In 1994, he was honored
as the twentieth Distinguished Fellow of the British Computer
Society. Gates has received honorary doctorates from Nyenrode Business
Universities, Breukelen, The Netherlands, in 2000; the Royal
Institute of Technology, Stockholm, Sweden, in 2002;Waseda University, Tokyo, Japan,
in 2005; Tsinghua University, Beijing, China, in April 2007;Harvard
University in June 2007; the Karolinska Institutet, Stockholm, in
January 2008,and Cambridge University in June 2009. He was also made an
honorary trustee of Peking University in 2007.Gates was also made
an honorary Knight Commander of the Order of the British
Empire (KBE) by Queen Elizabeth II in 2005, in addition to
having entomologists name the Bill Gates flower fly, Eristalis
gatesi, in his honor. Time magazine named Gates one of the
100 people who most influenced the 20th century, as well as one of the 100
most influential people of 2004, 2005, and 2006. Time also
collectively named Gates, his wife Melinda and U2's lead
singer Bono as the 2005 Persons of the Year for their
humanitarian efforts.
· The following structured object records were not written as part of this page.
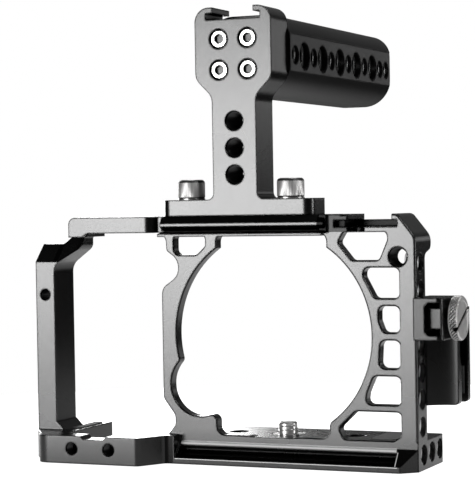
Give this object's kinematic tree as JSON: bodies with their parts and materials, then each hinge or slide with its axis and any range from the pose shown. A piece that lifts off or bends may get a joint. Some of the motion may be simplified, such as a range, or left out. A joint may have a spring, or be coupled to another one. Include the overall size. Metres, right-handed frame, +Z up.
{
  "type": "camera cage",
  "caption": "Half cage for a small mirrorless camera, with a top handle that runs back over it, two cold shoes, threaded holes and a screw-on cable clamp at the side",
  "frame": {"origin": "On the underside of the base, below the face of the front plate, halfway between the two sides to half a millimetre", "axes": "+X towards the port-side column, +Y from the lens side to the screen side, +Z up"},
  "size_m": [0.153, 0.1372, 0.153],
  "materials": {
    "anodised_black": "black anodised, satin",
    "anodised_grip": "black anodised, satin",
    "cap_plastic": "matt",
    "rubber_pad": "matt",
    "screw_steel": "bright, turned",
    "small_screw_steel": "bright",
    "spring_steel": "oiled",
    "black_screw": "black oxide",
    "knob_steel": "bright, knurled rim"
  },
  "bodies": {
    "cage": {"cage_body": "anodised_black", "base_pad_left": "rubber_pad", "base_pad_right": "rubber_pad", "handle_post": "anodised_black", "handle_grip": "anodised_grip", "grip_end_cap": "cap_plastic", "grip_screw_1": "small_screw_steel", "grip_screw_2": "small_screw_steel", "grip_screw_3": "small_screw_steel", "grip_screw_4": "small_screw_steel", "clamp_frame": "anodised_black", "clamp_channel": "anodised_black", "channel_liner_front": "rubber_pad", "channel_liner_rear": "rubber_pad", "clamp_screw_lower": "black_screw", "clamp_screw_upper": "black_screw"},
    "camera_screw_carrier": {"camera_screw_clip": "spring_steel"},
    "camera_screw_body": {"camera_screw": "screw_steel"},
    "handle_left_carrier": {"handle_washer_left": "screw_steel"},
    "handle_left_body": {"handle_screw_left": "screw_steel"},
    "handle_right_carrier": {"handle_washer_right": "screw_steel"},
    "handle_right_body": {"handle_screw_right": "screw_steel"},
    "clamp_carrier": {"clamp_washer": "black_screw"},
    "clamp_screw_body": {"clamp_knob": "knob_steel", "clamp_stud": "screw_steel"}
  },
  "joints": [
    {"name": "camera_screw_lift", "type": "slide", "parent": "cage", "child": "camera_screw_carrier", "axis": [0, 0, -1], "range_m": [0, 0.004]},
    {"name": "camera_screw_turn", "type": "hinge", "parent": "camera_screw_carrier", "child": "camera_screw_body", "pos_m": [0.0198, 0.013, 0.002], "axis": [0, 0, -1], "range_deg": [0, 1134.4]},
    {"name": "handle_screw_left_lift", "type": "slide", "parent": "cage", "child": "handle_left_carrier", "axis": [0, 0, 1], "range_m": [0, 0.006]},
    {"name": "handle_screw_left_turn", "type": "hinge", "parent": "handle_left_carrier", "child": "handle_left_body", "pos_m": [-0.0125, 0.0087, 0.092], "axis": [0, 0, 1], "range_deg": [0, 1701.3]},
    {"name": "handle_screw_right_lift", "type": "slide", "parent": "cage", "child": "handle_right_carrier", "axis": [0, 0, 1], "range_m": [0, 0.006]},
    {"name": "handle_screw_right_turn", "type": "hinge", "parent": "handle_right_carrier", "child": "handle_right_body", "pos_m": [0.0239, 0.0087, 0.092], "axis": [0, 0, 1], "range_deg": [0, 1701.3]},
    {"name": "clamp_knob_lift", "type": "slide", "parent": "cage", "child": "clamp_carrier", "axis": [1, 0, 0], "range_m": [0, 0.006]},
    {"name": "clamp_knob_turn", "type": "hinge", "parent": "clamp_carrier", "child": "clamp_screw_body", "pos_m": [0.082, 0.005, 0.04935], "axis": [1, 0, 0], "range_deg": [0, 1701.3]}
  ],
  "couplings": [
    {"joint": "camera_screw_turn", "follows": "camera_screw_lift", "rad_per_m": 4947.4},
    {"joint": "handle_screw_left_turn", "follows": "handle_screw_left_lift", "rad_per_m": 4947.4},
    {"joint": "handle_screw_right_turn", "follows": "handle_screw_right_lift", "rad_per_m": 4947.4},
    {"joint": "clamp_knob_turn", "follows": "clamp_knob_lift", "rad_per_m": 4947.4}
  ]
}
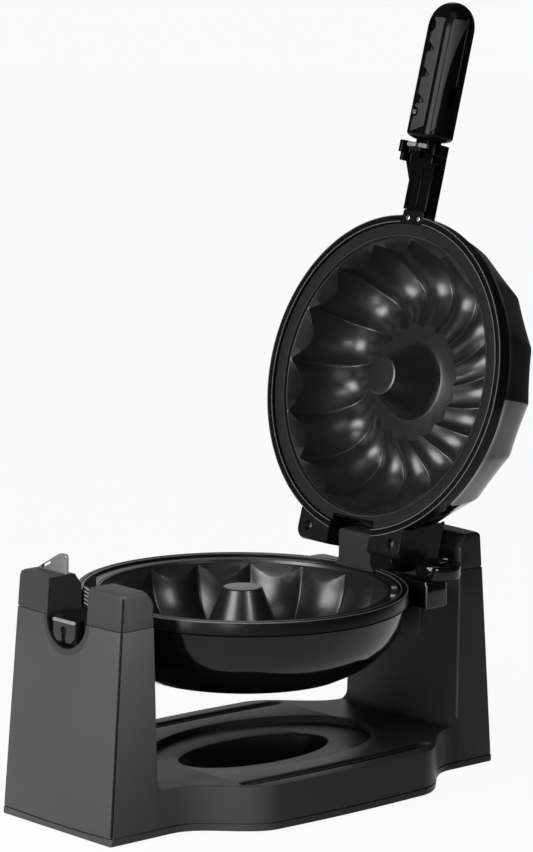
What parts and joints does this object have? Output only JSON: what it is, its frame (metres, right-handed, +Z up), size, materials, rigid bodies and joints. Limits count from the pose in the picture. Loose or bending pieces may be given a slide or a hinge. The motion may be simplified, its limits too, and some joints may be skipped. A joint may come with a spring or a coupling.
{
  "type": "electric bundt cake maker",
  "caption": "Turn-over electric ring cake maker: two fluted bake plates hinged together, carried between two pedestals, with a folding handle and a dial.",
  "frame": {"origin": "middle of the stand between its two pedestals, on the flat underside of the base plate; the four feet reach 2 mm lower", "axes": "+Z up, +X along the stand towards the hinge end, -X towards the handle end, +Y sideways, away from the temperature dial"},
  "size_m": [0.4229, 0.26, 0.6104],
  "materials": {
    "satin_black": "fine satin texture",
    "satin_charcoal": "satin",
    "gloss_black": "polished",
    "ring_grey": "semi-gloss",
    "non_stick": "cast, with a dark non-stick coat",
    "hinge_grey": "satin",
    "steel": "brushed",
    "rubber": "matt",
    "brass": "plain"
  },
  "bodies": {
    "stand": {"stand_housing": "satin_black", "front_cap_left": "satin_charcoal", "front_cap_right": "satin_charcoal", "rear_cap": "satin_charcoal", "base_plate": "satin_black", "foot_1": "rubber", "foot_2": "rubber", "foot_3": "rubber", "foot_4": "rubber", "base_screw_1": "steel", "base_screw_2": "steel", "base_screw_3": "steel", "base_screw_4": "steel", "rear_bush": "steel", "cord_gland": "rubber"},
    "cooker": {"lower_shell": "gloss_black", "lower_rim_ring": "ring_grey", "lower_bake_plate": "non_stick", "lower_heater": "steel", "lower_thermostat": "steel", "thermal_fuse": "brass", "rear_housing": "satin_black", "hinge_riser": "hinge_grey", "hinge_pin": "steel", "rear_shaft": "satin_black", "shaft_retainer": "steel", "front_trunnion": "satin_black", "front_collar": "satin_black", "stub_end_plate": "hinge_grey", "control_housing": "gloss_black"},
    "dial": {"control_dial": "ring_grey"},
    "lid": {"lid_shell": "gloss_black", "lid_rim_ring": "ring_grey", "lid_bake_plate": "non_stick", "lid_heater": "steel", "lid_thermostat": "steel", "lid_hinge_housing": "satin_black", "lug_screw_left": "steel", "lug_screw_right": "steel", "handle_flange": "ring_grey", "handle_screw_left": "steel", "handle_screw_right": "steel", "handle_arm": "gloss_black", "fold_pin": "steel"},
    "latch": {"latch_slide": "hinge_grey"},
    "grip": {"grip_lower_shell": "gloss_black", "grip_upper_shell": "gloss_black"}
  },
  "joints": [
    {"name": "flip", "type": "hinge", "parent": "stand", "child": "cooker", "pos_m": [-0.0137, 0, 0.1637], "axis": [1, 0, 0], "range_deg": [-20, 20]},
    {"name": "lid_hinge", "type": "hinge", "parent": "cooker", "child": "lid", "pos_m": [0.1175, 0, 0.1836], "axis": [0, 1, 0], "range_deg": [-104.6, 0]},
    {"name": "grip_fold", "type": "hinge", "parent": "lid", "child": "grip", "pos_m": [0.18921, 0, 0.52991], "axis": [0, 1, 0], "range_deg": [0, 90]},
    {"name": "latch_slide", "type": "slide", "parent": "lid", "child": "latch", "axis": [0.2521, 0, 0.9677], "range_m": [0, 0.003], "stiffness_N_per_m": 300},
    {"name": "dial_turn", "type": "hinge", "parent": "cooker", "child": "dial", "pos_m": [0.1236, -0.078, 0.17], "axis": [0, 0, 1], "range_deg": [0, 270]}
  ]
}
In 2006, he was voted eighth in the list of
"Heroes of our time”. Gates was listed in the Sunday Times power
list in 1999, named CEO of the year by Chief Executive Officers
magazine in 1994, ranked number one in the "Top 50 Cyber
Elite" by Time in 1998, ranked number two in the
Upside Elite 100 in 1999 and was included in The Guardian as
one of the "Top 100 influential people in media" in 2001.
In November 2006, he and his wife were awarded the Order of
the Aztec Eagle for their philanthropic work around the world in the areas
of health and education, particularly in Mexico, and specifically in the
program "Un país de lectores". In October 2009, it was
announced that Gates will be awarded the 2010 Bower Award for
Business Leadership of The Franklin Institute for his achievements in
business and for his philanthropic work. In 2010 he was honored with
the Silver Buffalo Award by the Boy Scouts of America, its
highest award for adults, for his service to youth.
In 2011, Bill Gates was ranked as the fifth most powerful person
in the world, according to rankings by Forbes magazine.